Fortunately, her daughter survived the pandemic, and 2009 H1N1 turned out to be a bullet dodged. In 2012, a CDC-led team of epidemiologists reviewed health records and estimated that only 284,400 people died of H1N1-related complications worldwide in the first 12 months of its wide circulation. “Only 284,400 deaths” may sound like a grotesque downplaying of a huge loss of life, until you consider that the 1918 pandemic killed, according to some estimates, nearly 200 times as many people.
The relatively low death toll was not the result of a hugely effective vaccine that stopped a deadly virus. In a 2013 study, CDC researchers estimated that the vaccine was only 62 percent effective in people younger than 65. (For those older than 65, it was only 43 percent effective.) While that’s far better than zero, it’s mediocre compared with the effectiveness of vaccines for diseases like polio and measles, which can reduce a person’s risk of infection by more than 90 percent.
To make matters worse, only an estimated
27 percent of people in the United States ended up getting the vaccine for 2009 H1N1 by April 2010, in part because it didn’t start arriving in sufficient numbers until the end of December. (During last year’s flu season, 45 percent of people older than six months got vaccinated.) So the vaccine was just a modest help for public health: Between
43 million and 89 million people in the United States came down with 2009 H1N1 from April 2009 to April 2010. The vaccine prevented 700,000 to 1.5 million cases.
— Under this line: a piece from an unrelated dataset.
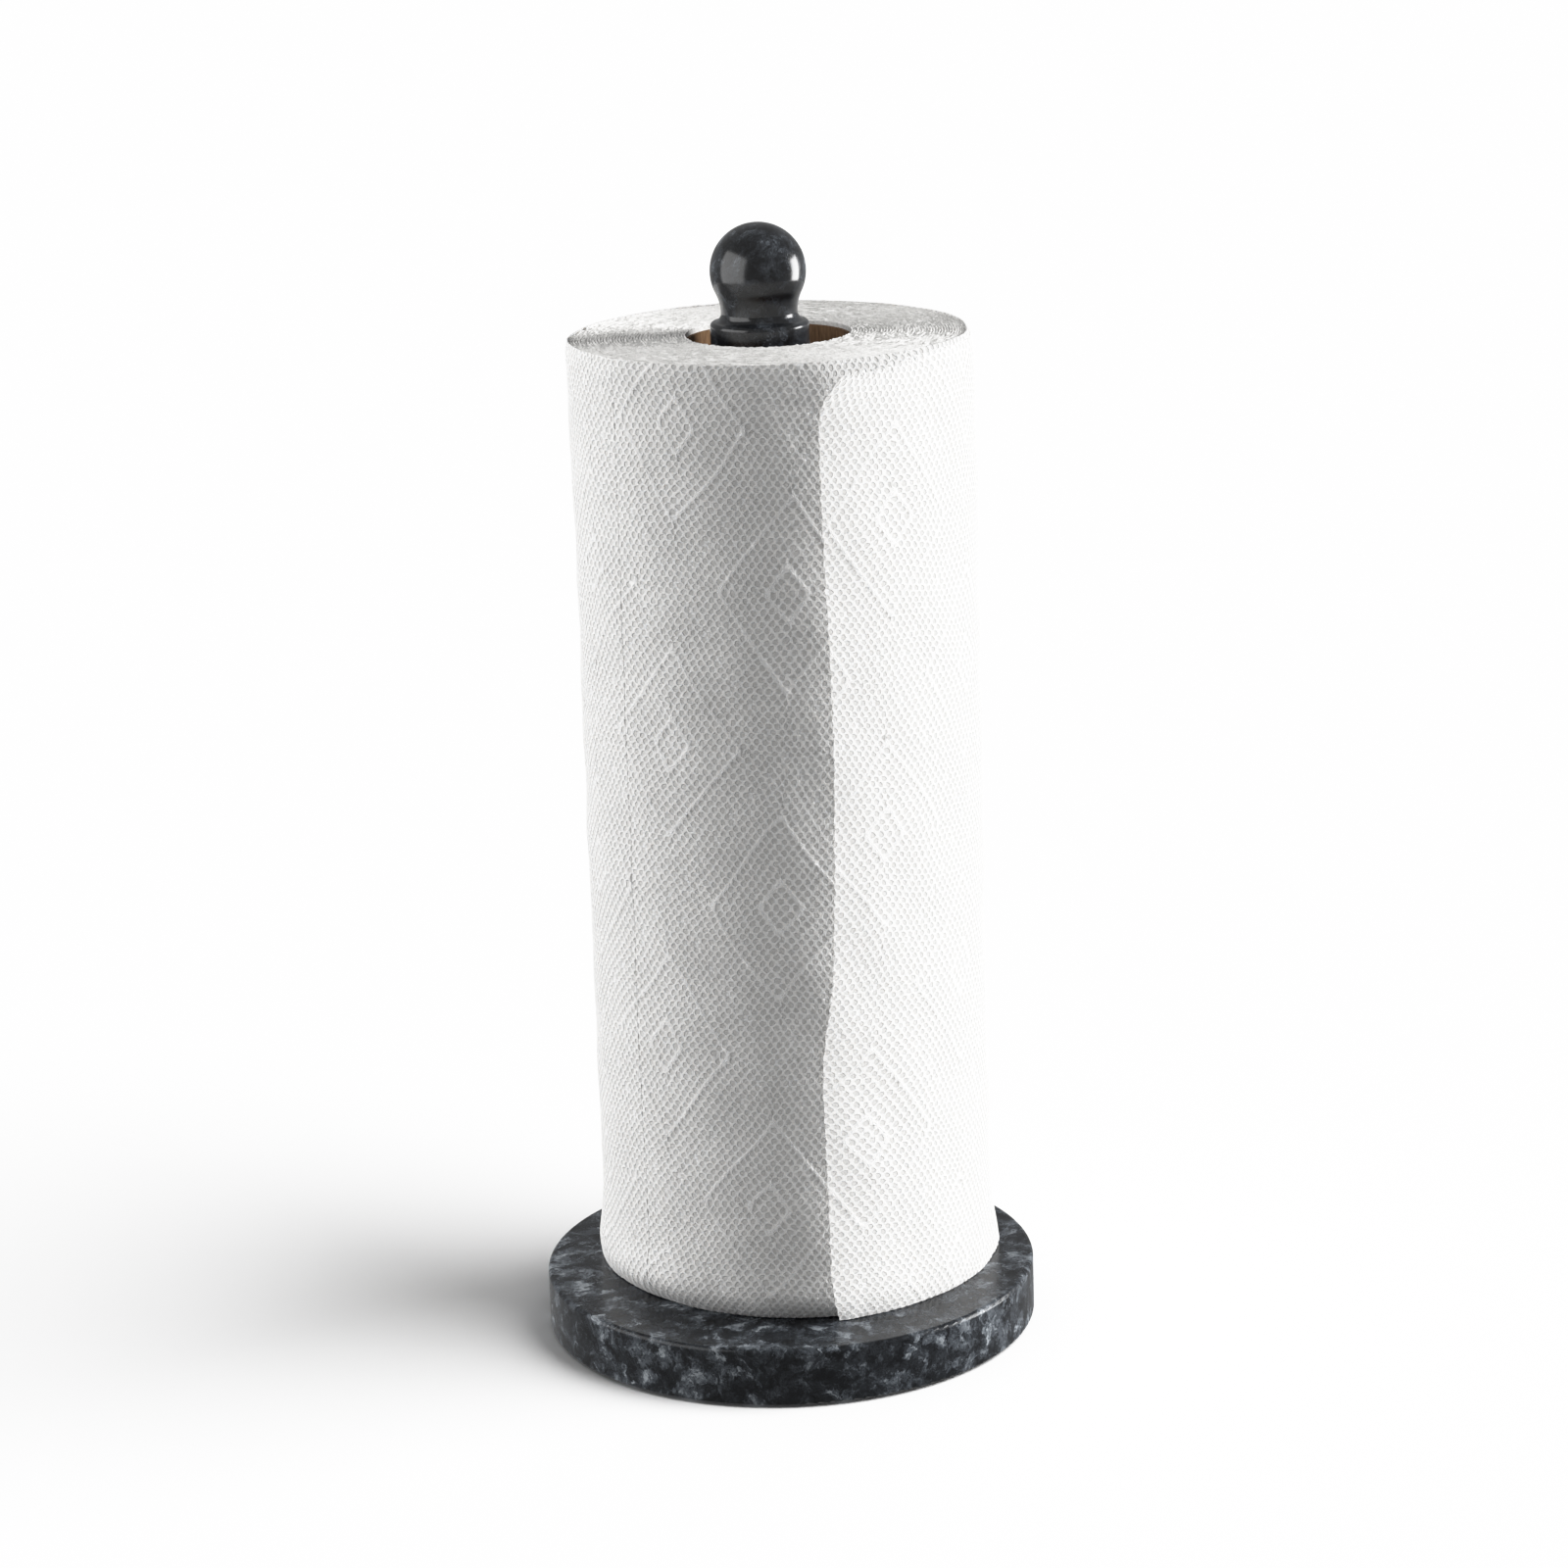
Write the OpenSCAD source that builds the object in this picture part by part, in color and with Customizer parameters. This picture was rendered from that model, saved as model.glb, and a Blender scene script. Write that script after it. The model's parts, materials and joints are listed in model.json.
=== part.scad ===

Between 8,870 and 18,310 people in the United States are estimated to have died in the pandemic. The vaccine thus saved 200 to 500 lives.
It turned out that 2009 H1N1 had little trouble spreading, but a lot of trouble killing on a massive scale. A future flu virus might have much less trouble. We have been warned.
The frustrations of 2009 showed experts just how mysterious flu viruses can be, and how much vaccines against them leave to be desired. The sudden outbreak drove home the realization that the world needs vaccines that are more effective and faster to make—not just to reduce the 250,000 to 500,000 deaths from seasonal flu that occur every year but also to prepare for the arrival of new, deadly pandemics. Many researchers became convinced that it was time to step beyond World War II–era technology and start using 21st‑century methods for making vaccines. “The eggs should be long gone,” grumbles Michael Osterholm, the director of the Center for Infectious Disease Research and Policy at the University of Minnesota.
In the four years since the 2009 pandemic, researchers have been searching furiously for a better answer. This year saw the publication of a string of papers that could lead scientists to a fundamentally new kind of flu vaccine—one that might someday substantially reduce the impact of a pandemic, and save many lives that would otherwise be lost to seasonal flu.
Most scientists call it a universal flu vaccine, because it would protect people against many flu strains, including ones that have yet to evolve. This universal vaccine could ultimately put an end to the annual ritual of getting a flu shot: each jab might protect for years or even a lifetime.
It could take years, even a lifetime, before a universal flu vaccine becomes available. Still, the mere fact that it could become a reality marks an important shift in the fight against influenza. “We don’t have them ready to go tomorrow,” says Anthony Fauci, the director of the National Institute of Allergy and Infectious Diseases, of the next generation of vaccines. “But we didn’t even have them at the concept stage in 2009.”